Speaker-dependent systems are designed to recognize a single user or a group of previously trained users. These systems are simple to train and have higher accuracy than the speaker-independent mode. However, they will not be able to produce the same level of accuracy for voices outside of the user pool on which they were trained.

c. Speaker adaptive

Speaker adaptive mode lies somewhat in between speaker-independent and speaker-dependent. These systems are trained in such a way that they can learn new speech patterns whenever a new speaker presents itself.

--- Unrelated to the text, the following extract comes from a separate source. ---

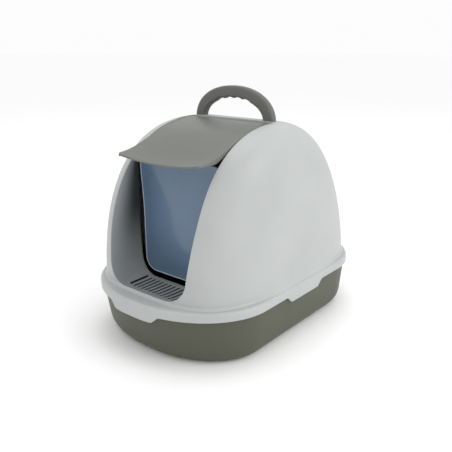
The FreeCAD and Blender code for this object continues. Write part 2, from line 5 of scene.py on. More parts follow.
import bmesh
import bpy
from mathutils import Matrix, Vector


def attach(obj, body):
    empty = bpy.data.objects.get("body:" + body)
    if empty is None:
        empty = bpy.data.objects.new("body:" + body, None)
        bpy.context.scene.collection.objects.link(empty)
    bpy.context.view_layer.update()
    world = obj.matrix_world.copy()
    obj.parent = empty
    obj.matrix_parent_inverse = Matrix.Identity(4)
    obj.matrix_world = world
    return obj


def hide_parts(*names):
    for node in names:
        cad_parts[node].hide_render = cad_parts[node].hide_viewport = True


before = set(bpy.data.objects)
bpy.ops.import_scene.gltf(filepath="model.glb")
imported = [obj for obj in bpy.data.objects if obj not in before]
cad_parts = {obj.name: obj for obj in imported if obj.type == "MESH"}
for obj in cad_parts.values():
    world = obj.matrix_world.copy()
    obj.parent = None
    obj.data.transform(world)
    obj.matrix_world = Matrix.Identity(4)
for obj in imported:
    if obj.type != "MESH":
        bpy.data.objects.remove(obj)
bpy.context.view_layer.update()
print("frame loaded")


# Small helpers shared by the pieces. Lengths are metres.

def follow(knots, at):
    # smooth line through (place, value) pairs
    places = [place for place, value in knots]
    index = min(max(bisect(places, at) - 1, 0), len(knots) - 2)

    def slope(middle):
        before = knots[max(middle - 1, 0)]
        after = knots[min(middle + 1, len(knots) - 1)]
        return (after[1] - before[1]) / (after[0] - before[0])

    (left, low), (right, high) = knots[index], knots[index + 1]
    span = right - left
    part = min(max((at - left) / span, 0.0), 1.0)
    rising = part * part * (3 - 2 * part)
    leaving = part * (1 - part) ** 2 * span * slope(index)
    arriving = part * part * (part - 1) * span * slope(index + 1)
    return low + (high - low) * rising + leaving + arriving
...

Also, we can categorize different speech recognition systems according to the recognition capability of different speech units, words, and the collection of words they pose(ex: Speaker-dependent continuous system). Some of these speech recognizers are as follows

a. Isolated Speech

This is the simplest of all speech recognition systems. In this case, isolated words are recognized individually. For this a pose between each word of the utterance is necessary. Endpoints or word boundary becomes easy to recognize when using this recognition system.

b. Connected Speech

The connected speech recognition system is analogous to the isolated speech recognition system. This method can be used in different continuous speech applications. Very small pause is allowed in between individual units, and decoding of the whole sentence is done by concatenation of the individual model for each word.

c. Continuous Speech

This synthesizer uses the natural stream of speech units to build the recognizer. It can even recognize speech in the absence of pauses or other delimiters. Continuous speech recognizers can easily recognize a huge number of utterances compared to other methods.

d. Spontaneous speech

This recognizer is a result of the effective development of speech and information processing. This is a challenge for the Automatic Speech Recognition process as it has to deal with bogus starting, repetitions, extra pauses, etc. As a whole spontaneous speech processing system has to work with an impulsive real-time speech that was not rehearsed earlier.